The author, Britt Young, holding her Ottobock bebionic bionic arm.

Gabriela Hasbun. Makeup: Maria Nguyen for MAC cosmetics; Hair: Joan Laqui for Living Proof
DarkGray

In Jules Verne’s 1865 novel From the Earth to the Moon, members of the fictitious Baltimore Gun Club, all disabled Civil War veterans, restlessly search for a new enemy to conquer. They had spent the war innovating new, deadlier weaponry. By the war’s end, with “not quite one arm between four persons, and exactly two legs between six,” these self-taught amputee-weaponsmiths decide to repurpose their skills toward a new projectile: a rocket ship.

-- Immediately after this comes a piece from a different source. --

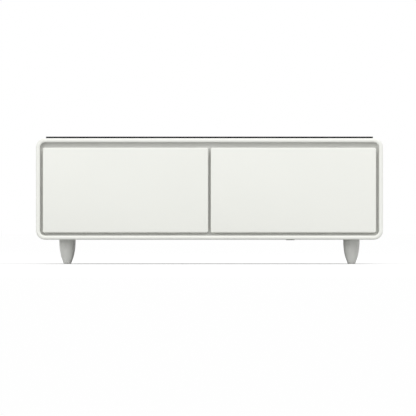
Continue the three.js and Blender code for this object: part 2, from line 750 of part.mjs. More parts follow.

The story of the Baltimore Gun Club propelling themselves to the moon is about the extraordinary masculine power of the veteran, who doesn’t simply “overcome” his disability; he derives power and ambition from it. Their “crutches, wooden legs, artificial arms, steel hooks, caoutchouc [rubber] jaws, silver craniums [and] platinum noses” don’t play leading roles in their personalities—they are merely tools on their bodies. These piecemeal men are unlikely crusaders of invention with an even more unlikely mission. And yet who better to design the next great leap in technology than men remade by technology themselves?